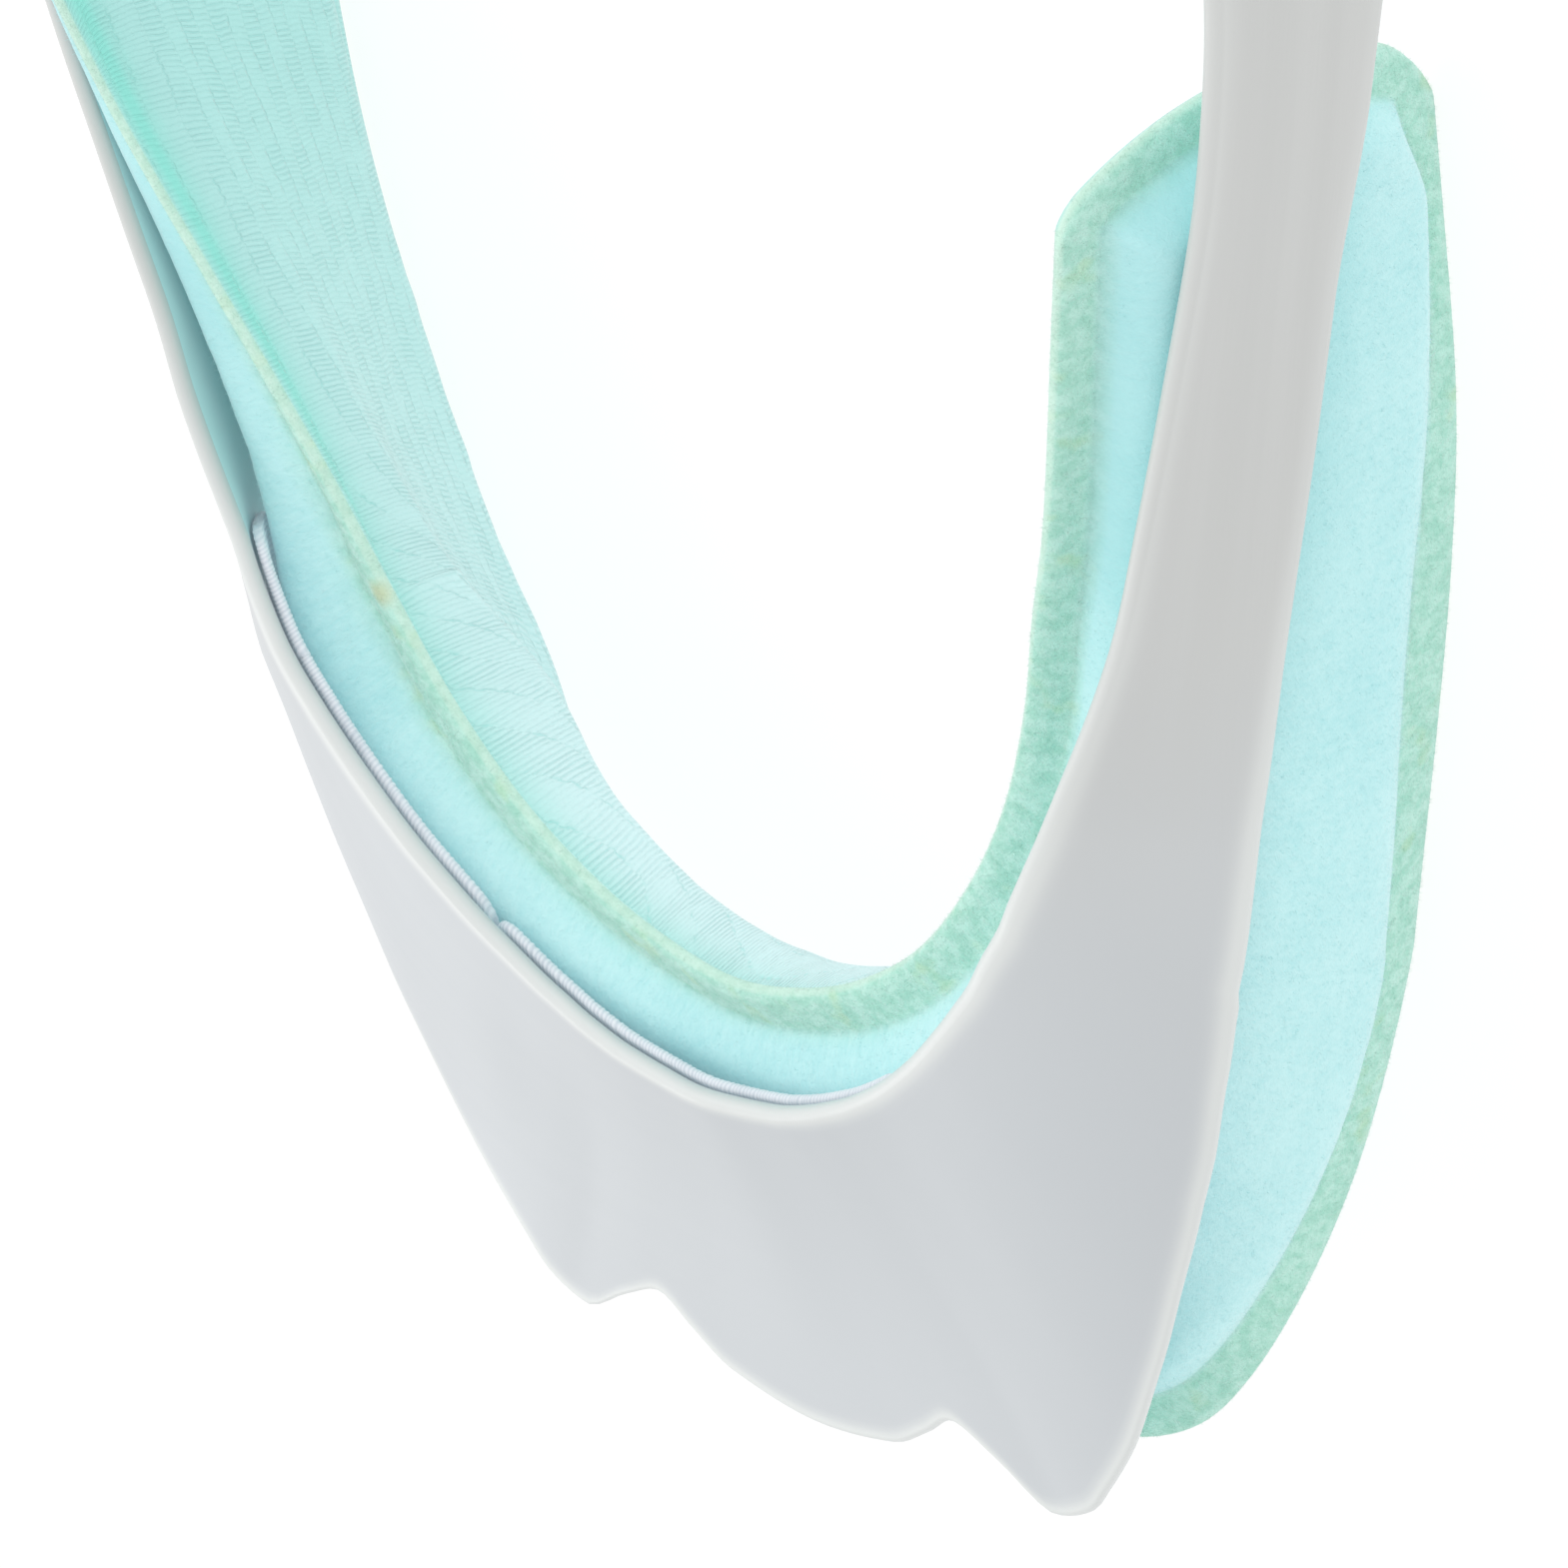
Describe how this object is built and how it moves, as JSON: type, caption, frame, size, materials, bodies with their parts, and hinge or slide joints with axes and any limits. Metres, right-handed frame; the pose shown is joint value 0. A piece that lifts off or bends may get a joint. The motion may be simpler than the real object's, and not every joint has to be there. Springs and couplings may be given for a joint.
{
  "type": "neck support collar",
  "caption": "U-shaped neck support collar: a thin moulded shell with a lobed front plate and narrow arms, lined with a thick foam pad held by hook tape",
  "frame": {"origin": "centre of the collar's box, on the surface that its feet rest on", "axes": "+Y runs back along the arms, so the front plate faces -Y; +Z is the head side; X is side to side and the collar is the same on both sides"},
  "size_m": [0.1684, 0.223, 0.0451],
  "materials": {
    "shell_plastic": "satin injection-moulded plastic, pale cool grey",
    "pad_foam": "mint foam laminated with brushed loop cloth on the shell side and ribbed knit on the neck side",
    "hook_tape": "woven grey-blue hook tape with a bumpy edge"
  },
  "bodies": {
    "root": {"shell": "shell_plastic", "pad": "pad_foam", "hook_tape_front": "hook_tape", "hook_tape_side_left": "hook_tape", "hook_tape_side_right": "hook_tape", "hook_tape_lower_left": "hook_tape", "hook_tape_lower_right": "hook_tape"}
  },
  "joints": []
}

+===+

_What to work on:_
Restate every line of the data word for word.

_The completed task:_
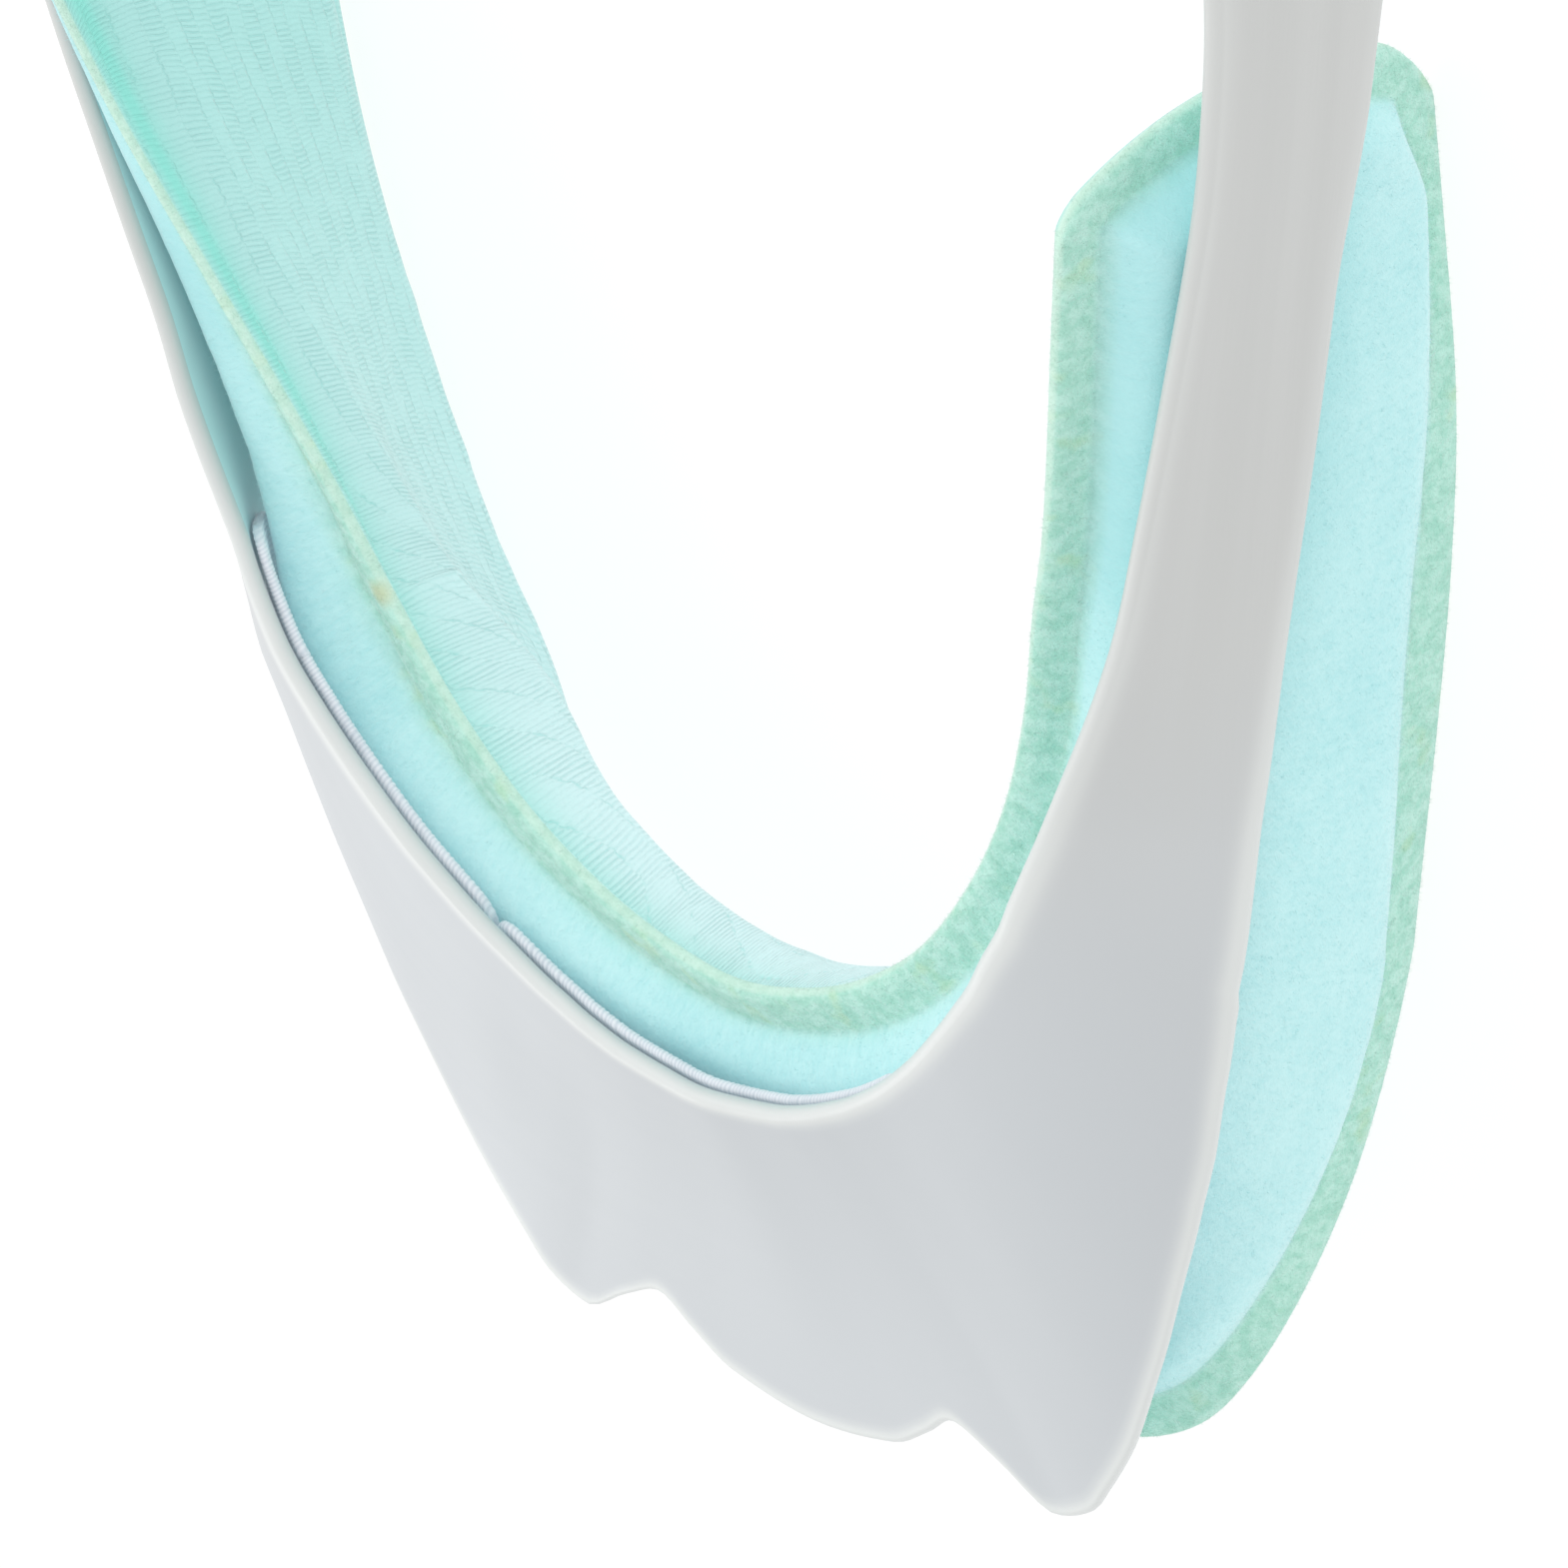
Describe how this object is built and how it moves, as JSON: type, caption, frame, size, materials, bodies with their parts, and hinge or slide joints with axes and any limits. Metres, right-handed frame; the pose shown is joint value 0. A piece that lifts off or bends may get a joint. The motion may be simpler than the real object's, and not every joint has to be there. Springs and couplings may be given for a joint.
{
  "type": "neck support collar",
  "caption": "U-shaped neck support collar: a thin moulded shell with a lobed front plate and narrow arms, lined with a thick foam pad held by hook tape",
  "frame": {"origin": "centre of the collar's box, on the surface that its feet rest on", "axes": "+Y runs back along the arms, so the front plate faces -Y; +Z is the head side; X is side to side and the collar is the same on both sides"},
  "size_m": [0.1684, 0.223, 0.0451],
  "materials": {
    "shell_plastic": "satin injection-moulded plastic, pale cool grey",
    "pad_foam": "mint foam laminated with brushed loop cloth on the shell side and ribbed knit on the neck side",
    "hook_tape": "woven grey-blue hook tape with a bumpy edge"
  },
  "bodies": {
    "root": {"shell": "shell_plastic", "pad": "pad_foam", "hook_tape_front": "hook_tape", "hook_tape_side_left": "hook_tape", "hook_tape_side_right": "hook_tape", "hook_tape_lower_left": "hook_tape", "hook_tape_lower_right": "hook_tape"}
  },
  "joints": []
}